# [Exercise instructions]
Output, please, exactly those lines of the listing that come before the line with "a wall plate.", along with that line itself.

# [Task input]
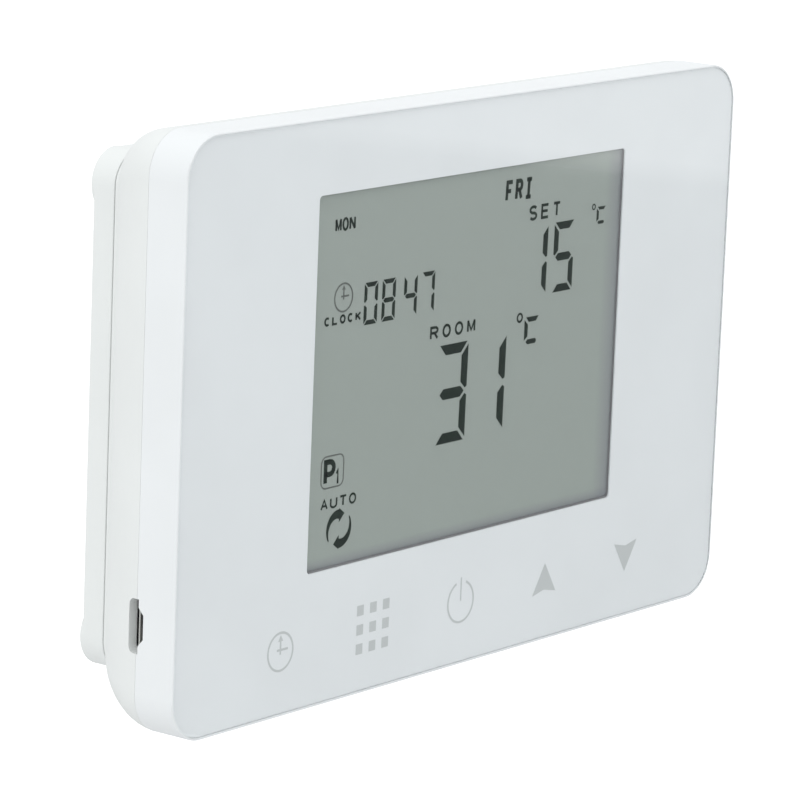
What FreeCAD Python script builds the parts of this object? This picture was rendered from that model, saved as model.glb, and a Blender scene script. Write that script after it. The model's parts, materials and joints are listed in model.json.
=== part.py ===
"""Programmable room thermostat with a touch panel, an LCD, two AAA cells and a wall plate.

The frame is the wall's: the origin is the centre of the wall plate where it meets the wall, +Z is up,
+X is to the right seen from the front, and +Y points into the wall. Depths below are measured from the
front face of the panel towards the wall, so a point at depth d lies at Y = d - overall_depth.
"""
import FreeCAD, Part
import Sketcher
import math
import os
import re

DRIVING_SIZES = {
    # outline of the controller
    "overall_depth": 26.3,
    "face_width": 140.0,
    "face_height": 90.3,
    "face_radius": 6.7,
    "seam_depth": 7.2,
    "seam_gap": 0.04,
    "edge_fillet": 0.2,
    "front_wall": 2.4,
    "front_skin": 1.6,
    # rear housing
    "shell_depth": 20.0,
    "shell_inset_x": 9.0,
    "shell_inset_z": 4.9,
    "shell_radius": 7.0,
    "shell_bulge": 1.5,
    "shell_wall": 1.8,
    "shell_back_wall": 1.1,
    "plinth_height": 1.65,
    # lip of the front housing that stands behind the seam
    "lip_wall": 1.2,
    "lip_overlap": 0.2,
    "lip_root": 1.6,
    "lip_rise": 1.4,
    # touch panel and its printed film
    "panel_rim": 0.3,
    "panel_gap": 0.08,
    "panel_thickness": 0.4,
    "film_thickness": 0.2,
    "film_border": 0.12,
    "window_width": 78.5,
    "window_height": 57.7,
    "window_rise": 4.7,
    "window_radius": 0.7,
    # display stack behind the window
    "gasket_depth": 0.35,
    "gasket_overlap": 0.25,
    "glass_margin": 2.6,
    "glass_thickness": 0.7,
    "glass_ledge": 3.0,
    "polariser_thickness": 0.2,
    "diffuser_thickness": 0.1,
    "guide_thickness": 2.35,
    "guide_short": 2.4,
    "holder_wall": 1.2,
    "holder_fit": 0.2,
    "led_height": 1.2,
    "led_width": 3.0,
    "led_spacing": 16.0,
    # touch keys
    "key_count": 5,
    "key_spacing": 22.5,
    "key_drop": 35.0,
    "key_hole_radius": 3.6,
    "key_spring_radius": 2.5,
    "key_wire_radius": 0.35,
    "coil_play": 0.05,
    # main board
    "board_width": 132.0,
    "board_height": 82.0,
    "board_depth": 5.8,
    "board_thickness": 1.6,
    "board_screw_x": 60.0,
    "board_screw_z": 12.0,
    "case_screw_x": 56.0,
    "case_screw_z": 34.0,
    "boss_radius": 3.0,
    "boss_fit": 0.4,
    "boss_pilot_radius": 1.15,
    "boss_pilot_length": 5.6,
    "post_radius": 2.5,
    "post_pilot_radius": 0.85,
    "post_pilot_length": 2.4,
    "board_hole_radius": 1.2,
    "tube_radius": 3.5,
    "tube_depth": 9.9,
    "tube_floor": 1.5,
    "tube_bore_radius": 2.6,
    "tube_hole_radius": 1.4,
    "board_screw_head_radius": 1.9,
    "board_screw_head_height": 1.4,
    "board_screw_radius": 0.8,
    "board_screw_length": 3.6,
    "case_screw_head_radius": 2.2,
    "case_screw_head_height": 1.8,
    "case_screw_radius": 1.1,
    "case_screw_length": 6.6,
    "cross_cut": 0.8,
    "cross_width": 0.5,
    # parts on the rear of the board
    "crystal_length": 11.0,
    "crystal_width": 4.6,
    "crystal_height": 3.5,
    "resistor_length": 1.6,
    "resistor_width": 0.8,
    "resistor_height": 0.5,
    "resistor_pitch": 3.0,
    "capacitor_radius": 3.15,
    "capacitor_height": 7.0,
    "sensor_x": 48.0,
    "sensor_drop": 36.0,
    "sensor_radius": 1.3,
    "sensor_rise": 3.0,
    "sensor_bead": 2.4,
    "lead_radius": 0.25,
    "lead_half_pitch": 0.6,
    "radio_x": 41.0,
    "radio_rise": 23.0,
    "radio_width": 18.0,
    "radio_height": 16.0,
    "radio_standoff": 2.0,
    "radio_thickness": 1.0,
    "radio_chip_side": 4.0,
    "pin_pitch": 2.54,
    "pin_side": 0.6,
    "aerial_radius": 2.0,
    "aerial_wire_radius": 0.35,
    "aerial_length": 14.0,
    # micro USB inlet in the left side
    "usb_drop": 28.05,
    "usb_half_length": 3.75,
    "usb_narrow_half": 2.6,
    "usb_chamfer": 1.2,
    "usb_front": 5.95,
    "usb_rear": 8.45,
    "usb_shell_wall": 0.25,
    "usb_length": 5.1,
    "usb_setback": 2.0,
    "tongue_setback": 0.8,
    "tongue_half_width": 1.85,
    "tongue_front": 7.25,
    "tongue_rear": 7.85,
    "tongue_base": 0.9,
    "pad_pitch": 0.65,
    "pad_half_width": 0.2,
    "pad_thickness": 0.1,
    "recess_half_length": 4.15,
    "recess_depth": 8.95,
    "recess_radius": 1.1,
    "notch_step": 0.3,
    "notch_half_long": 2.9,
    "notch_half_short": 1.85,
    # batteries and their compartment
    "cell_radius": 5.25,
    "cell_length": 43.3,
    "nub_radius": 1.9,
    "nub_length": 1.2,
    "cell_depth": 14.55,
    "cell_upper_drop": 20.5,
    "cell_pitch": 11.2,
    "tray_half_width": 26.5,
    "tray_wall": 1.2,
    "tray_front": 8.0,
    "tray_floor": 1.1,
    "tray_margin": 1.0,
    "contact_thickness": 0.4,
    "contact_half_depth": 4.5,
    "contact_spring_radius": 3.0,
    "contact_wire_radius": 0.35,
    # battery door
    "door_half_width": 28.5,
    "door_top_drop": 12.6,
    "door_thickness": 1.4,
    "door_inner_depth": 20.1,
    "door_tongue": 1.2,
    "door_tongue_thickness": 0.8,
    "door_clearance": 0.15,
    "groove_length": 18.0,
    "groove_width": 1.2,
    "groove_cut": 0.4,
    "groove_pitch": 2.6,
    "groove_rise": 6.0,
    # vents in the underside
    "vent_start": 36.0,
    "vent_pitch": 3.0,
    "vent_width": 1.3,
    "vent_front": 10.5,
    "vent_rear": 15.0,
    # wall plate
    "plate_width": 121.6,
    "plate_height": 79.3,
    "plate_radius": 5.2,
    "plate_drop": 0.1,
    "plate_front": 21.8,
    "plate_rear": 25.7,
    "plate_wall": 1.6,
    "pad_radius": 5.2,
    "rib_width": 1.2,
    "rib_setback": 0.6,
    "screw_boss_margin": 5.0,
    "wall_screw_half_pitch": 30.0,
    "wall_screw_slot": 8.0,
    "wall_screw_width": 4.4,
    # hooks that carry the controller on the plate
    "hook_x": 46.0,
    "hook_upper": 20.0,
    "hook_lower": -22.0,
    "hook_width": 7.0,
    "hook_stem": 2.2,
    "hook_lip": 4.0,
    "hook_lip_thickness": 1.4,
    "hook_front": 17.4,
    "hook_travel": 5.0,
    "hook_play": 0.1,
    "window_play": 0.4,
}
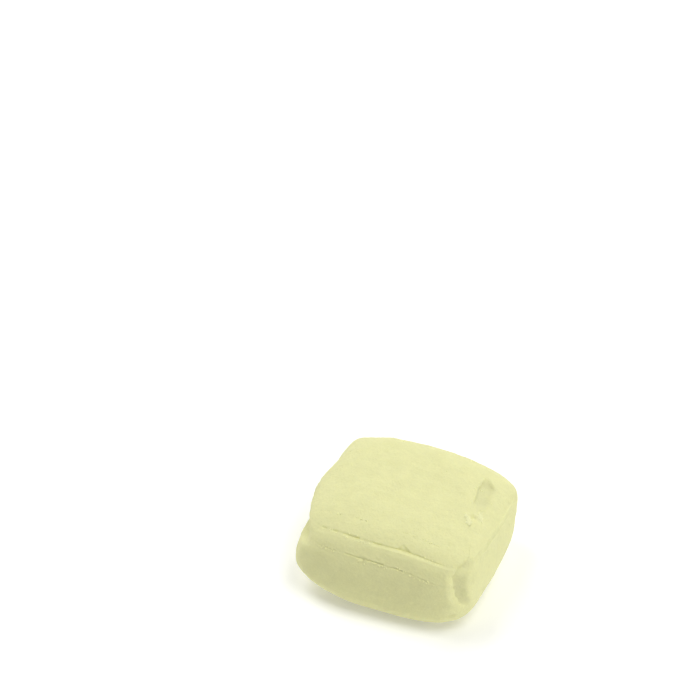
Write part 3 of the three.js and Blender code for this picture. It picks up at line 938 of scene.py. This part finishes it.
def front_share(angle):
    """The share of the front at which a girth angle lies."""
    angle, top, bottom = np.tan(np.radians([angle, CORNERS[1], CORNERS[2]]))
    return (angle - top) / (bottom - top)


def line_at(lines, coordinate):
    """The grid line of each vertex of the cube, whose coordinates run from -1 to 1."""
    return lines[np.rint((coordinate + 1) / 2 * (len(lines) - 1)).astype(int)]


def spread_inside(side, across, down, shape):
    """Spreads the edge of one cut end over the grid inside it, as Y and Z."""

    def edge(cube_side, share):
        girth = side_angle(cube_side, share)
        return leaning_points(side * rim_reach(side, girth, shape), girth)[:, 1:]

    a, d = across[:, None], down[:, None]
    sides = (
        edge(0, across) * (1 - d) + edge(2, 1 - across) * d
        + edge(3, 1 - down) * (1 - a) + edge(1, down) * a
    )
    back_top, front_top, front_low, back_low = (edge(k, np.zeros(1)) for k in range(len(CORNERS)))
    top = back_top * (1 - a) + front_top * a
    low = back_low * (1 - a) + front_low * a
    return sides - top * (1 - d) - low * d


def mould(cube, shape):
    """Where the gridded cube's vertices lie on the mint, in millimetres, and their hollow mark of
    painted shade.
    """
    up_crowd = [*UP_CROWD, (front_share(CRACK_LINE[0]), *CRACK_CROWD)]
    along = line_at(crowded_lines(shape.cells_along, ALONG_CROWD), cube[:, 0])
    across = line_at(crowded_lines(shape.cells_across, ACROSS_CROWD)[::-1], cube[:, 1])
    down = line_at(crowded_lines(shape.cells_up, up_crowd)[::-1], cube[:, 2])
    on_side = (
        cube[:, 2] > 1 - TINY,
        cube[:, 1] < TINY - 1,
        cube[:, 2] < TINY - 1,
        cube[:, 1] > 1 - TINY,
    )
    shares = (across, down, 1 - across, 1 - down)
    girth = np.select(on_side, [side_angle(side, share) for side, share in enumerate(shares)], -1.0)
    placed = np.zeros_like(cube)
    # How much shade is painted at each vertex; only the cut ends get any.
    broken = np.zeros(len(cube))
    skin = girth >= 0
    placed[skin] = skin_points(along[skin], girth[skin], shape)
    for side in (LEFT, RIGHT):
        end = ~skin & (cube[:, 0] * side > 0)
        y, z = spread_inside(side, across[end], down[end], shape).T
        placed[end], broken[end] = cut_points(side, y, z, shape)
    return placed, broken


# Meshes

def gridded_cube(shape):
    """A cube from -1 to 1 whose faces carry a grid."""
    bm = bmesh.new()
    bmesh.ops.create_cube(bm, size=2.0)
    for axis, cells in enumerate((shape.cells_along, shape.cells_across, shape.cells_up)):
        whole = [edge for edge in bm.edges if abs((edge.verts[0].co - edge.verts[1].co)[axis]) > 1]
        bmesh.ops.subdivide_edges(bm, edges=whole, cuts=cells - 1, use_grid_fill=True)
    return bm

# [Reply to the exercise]
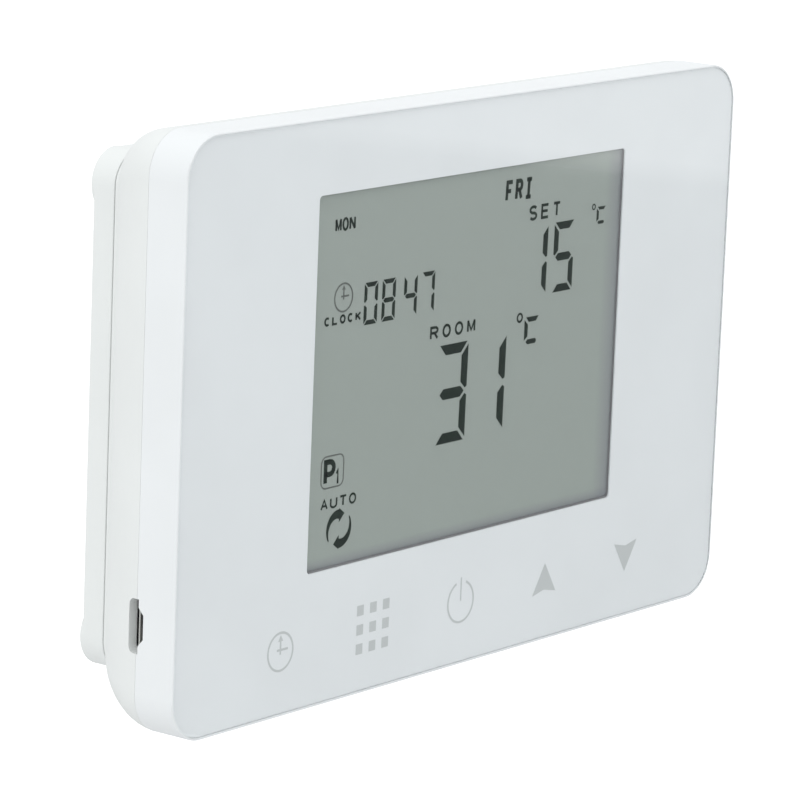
What FreeCAD Python script builds the parts of this object? This picture was rendered from that model, saved as model.glb, and a Blender scene script. Write that script after it. The model's parts, materials and joints are listed in model.json.
=== part.py ===
"""Programmable room thermostat with a touch panel, an LCD, two AAA cells and a wall plate.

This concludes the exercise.